I have an RNA-seq dataset where the largest source of variation appears to be due to library size (principal component 1, which captures ~55% of the variance correlates with library size,B), even after TMM normalisation. Library sizes ranged from 13,481,192 to 22,737,049 and was spread relatively evenly between experimental groups (Top graph).
We used RUVSeq to try remove this unwanted variation. We used RUVg setting k = 1 and using the 5000 least DE genes in an initial DE analysis using edgeR
as the negative control genes (as described in the RUVseq vignette). This generated a W1 term which tracked with PC1 and library size (C & D). PCA on the RUVseq normalised counts (F) revealed that this artefact was gone (G). We then continued with differential gene expression analysis including the W1 covariate in the design matrix.
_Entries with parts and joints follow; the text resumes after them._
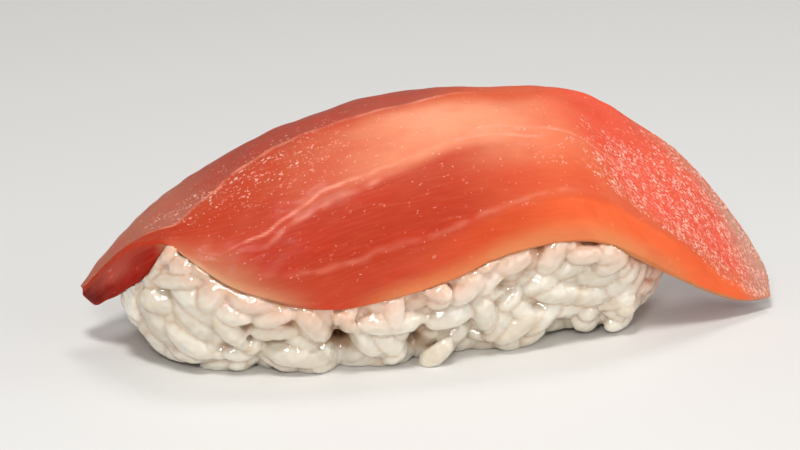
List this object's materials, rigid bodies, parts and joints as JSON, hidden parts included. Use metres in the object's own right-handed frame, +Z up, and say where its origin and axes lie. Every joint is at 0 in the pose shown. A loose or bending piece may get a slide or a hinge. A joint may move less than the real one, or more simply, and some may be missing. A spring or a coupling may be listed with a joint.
{
  "type": "tuna nigiri",
  "caption": "Slice of raw tuna cut on the bias and draped over a pressed ball of rice, its two pointed ends hanging past the rice.",
  "frame": {"origin": "middle of the flat face that the rice rests on", "axes": "+X runs along the slice towards its lower pointed end, -Y is the side where the slice hangs lower, +Z is up"},
  "size_m": [0.0766, 0.0275, 0.0266],
  "materials": {
    "tuna": "moist translucent raw flesh, satin to wet gloss",
    "rice": "moist translucent cooked grains, soft gloss"
  },
  "bodies": {
    "root": {"tuna_slice": "tuna", "rice_ball": "rice"}
  },
  "joints": []
}
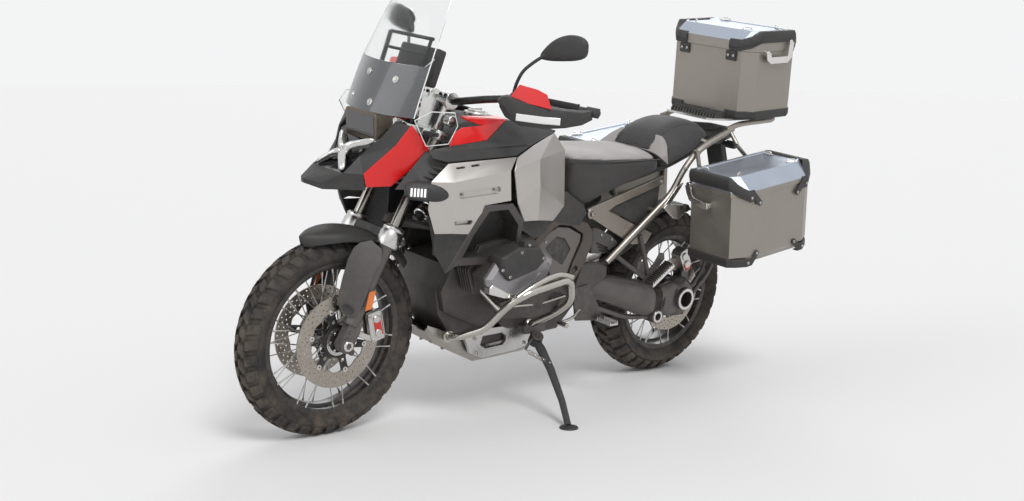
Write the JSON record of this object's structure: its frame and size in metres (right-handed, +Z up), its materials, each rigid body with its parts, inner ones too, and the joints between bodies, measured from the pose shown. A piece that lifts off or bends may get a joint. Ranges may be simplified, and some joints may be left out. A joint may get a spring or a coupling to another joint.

Is there something we are missing here about why this isn't a valid way to do this? A reviewer of the manuscript has voiced concerns.
I guess this is the same as here? As already suggested over at biostars, it would be good to know what the reviewer said and to show your code. https://www.biostars.org/p/459918/
The reviewer was concerned that using
RUVg
to remove unwanted variation due to library size was non-standard and would require substantial evidence using known data sets with known effects to gauge the impact of the approach. Below is how I performed the analysis :)Not saying you did anything wrong, but this is quite a chunk of code, and I find it odd to see a read count effect after normalization in bulk RNA-seq dominating a genotype effect. Can you, just for confidence, run a standard PCA on the top1000 most variable genes using the logcounts as input as here in part 2 of this post: https://www.biostars.org/p/461026/ and then show the resulting biplot?
This has the same pattern as the PCA on the TMM normalised counts. (before RUVseq, Fig A in the post). For this particular experiment, it makes sense that the genotype effect is small. I am looking at the effect of mutations which model human Alzheimer's disease mutations in young zebrafish, so effects may be small.